The direction at Grand Copthorne Waterfront is especially relevant given that a study by Hilton found that hotel guests today enjoy being “socially alone” – meaning being in a large social space, even if they do not mingle with others.
“Essentially, by providing guests an area to linger for prolonged periods, hotels add to their return on investment through food and beverage sales. More than just a transitory lounging space, hotels are creating a more engaging environment for guests to build new connections and get things done,” he explains.
Essentially, they have created a big Common Room where guests can sit around and not talk to each other. As any decent hostel operator knows, that’s only half a step away from a fantastic social community if they gave it the slightest nudge.

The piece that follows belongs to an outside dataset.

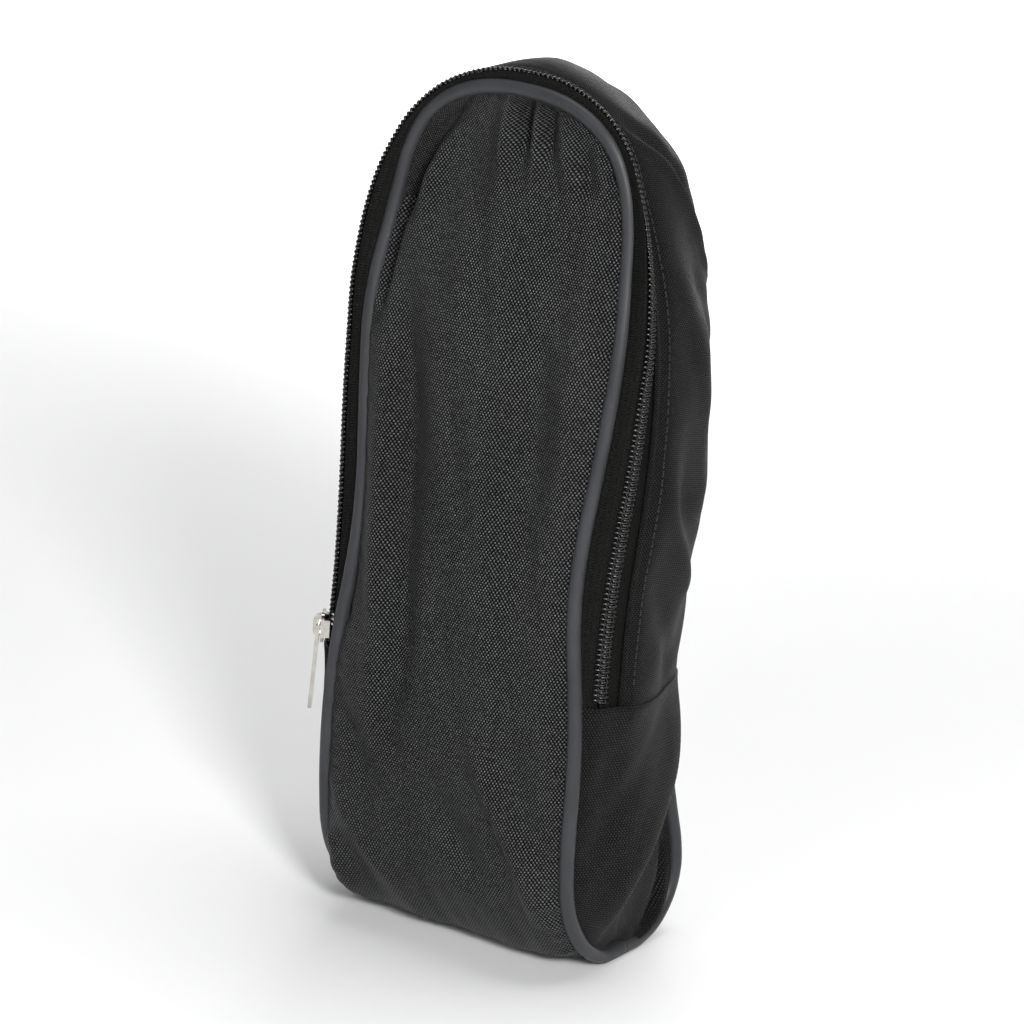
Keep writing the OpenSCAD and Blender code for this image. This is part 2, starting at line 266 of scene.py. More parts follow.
def cloth(name, p, uv, thickness, outward):
    """A sewn panel with real thickness: p is its outer face, rows by columns; outward is a rough normal."""
    rows, cols = p.shape[:2]
    points = rows * cols
    normals = grid_normals(p)
    flip = np.sum(normals * outward) < 0
    inner = p + normals * thickness if flip else p - normals * thickness
    outer_faces = grid_faces(rows, cols, 0, flip)
    inner_faces = grid_faces(rows, cols, points, not flip)
    rim = np.concatenate([
        np.arange(cols), np.arange(1, rows) * cols + cols - 1,
        (rows - 1) * cols + np.arange(cols - 2, -1, -1), np.arange(rows - 2, 0, -1) * cols,
    ])
    following = np.roll(rim, -1)
    sides = np.stack([rim, following, following + points, rim + points], axis=1)
    if flip:
        sides = sides[:, ::-1]
    verts = np.vstack([p.reshape(-1, 3), inner.reshape(-1, 3)])
    uvs = np.vstack([uv.reshape(-1, 2), uv.reshape(-1, 2)])
    return add_mesh(name, verts, np.vstack([outer_faces, inner_faces, sides]), uvs)


def sweep(name, centre, across, up, section):
    """Closed solid that carries a closed [across, up] section along a line of centres."""
    section = np.asarray(section, float)
    n, m = len(centre), len(section)
    rings = (centre[:, None] + across[:, None] * section[None, :, :1] + up[:, None] * section[None, :, 1:])
    i = np.arange(n - 1)[:, None] * m
    k = np.arange(m)[None, :]
    nxt = (k + 1) % m
    quads = np.stack([i + k, i + nxt, i + m + nxt, i + m + k], axis=-1).reshape(-1, 4).tolist()
    quads.append(list(range(m - 1, -1, -1)))
    quads.append(list(range((n - 1) * m, n * m)))
    s = arc_length(centre)
    girth = arc_length(np.vstack([section, section[:1]]))[:-1]
    uv = np.stack(np.broadcast_arrays(girth[None, :], s[:, None]), axis=-1)
    return add_mesh(name, rings.reshape(-1, 3), quads, uv.reshape(-1, 2))


def circle(r, sides):
    a = 2 * math.pi * np.arange(sides) / sides
    return np.stack([r * np.cos(a), r * np.sin(a)], axis=1)


def copies(name, template, faces, origin, x, y, z):
    """Many copies of one small mesh, each set on its own axes."""
    verts = (origin[:, None] + template[None, :, 0, None] * x[:, None]
             + template[None, :, 1, None] * y[:, None] + template[None, :, 2, None] * z[:, None])
    m = len(template)
    all_faces = []
    for i in range(len(origin)):
        all_faces.extend([[k + i * m for k in f] for f in faces])
    return add_mesh(name, verts.reshape(-1, 3), all_faces)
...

What do you think about Hilton’s idea of guests wanting to be “socially alone?” Is that a solid conclusion, or a misinterpretation of their behavior?
In my hostel many guests frequently come to the Common Room with a book, phone, laptop, or other distraction ad sit quietly by themselves. New receptionists sometimes tell me that they don’t approach those guests because they think those people don’t want to be bothered. We always explain that no one chooses a social hostel, goes to the most social area in that hostel, and then intentionally avoids social interactions. If they want to be left alone, they’ll stay in their room or find a more secluded area of the hostel where they can concentrate. The book or device is just so that they don’t look awkward while they wait for a conversation to start. Sure enough, if you start up *any* conversation, those people drop their distractions and start to interact.
Do you think Millennial hotel guests are different? Do you think hotels will start hiring social coordinators to create atmosphere and organize activities like hostels do? Do you think that would work for them?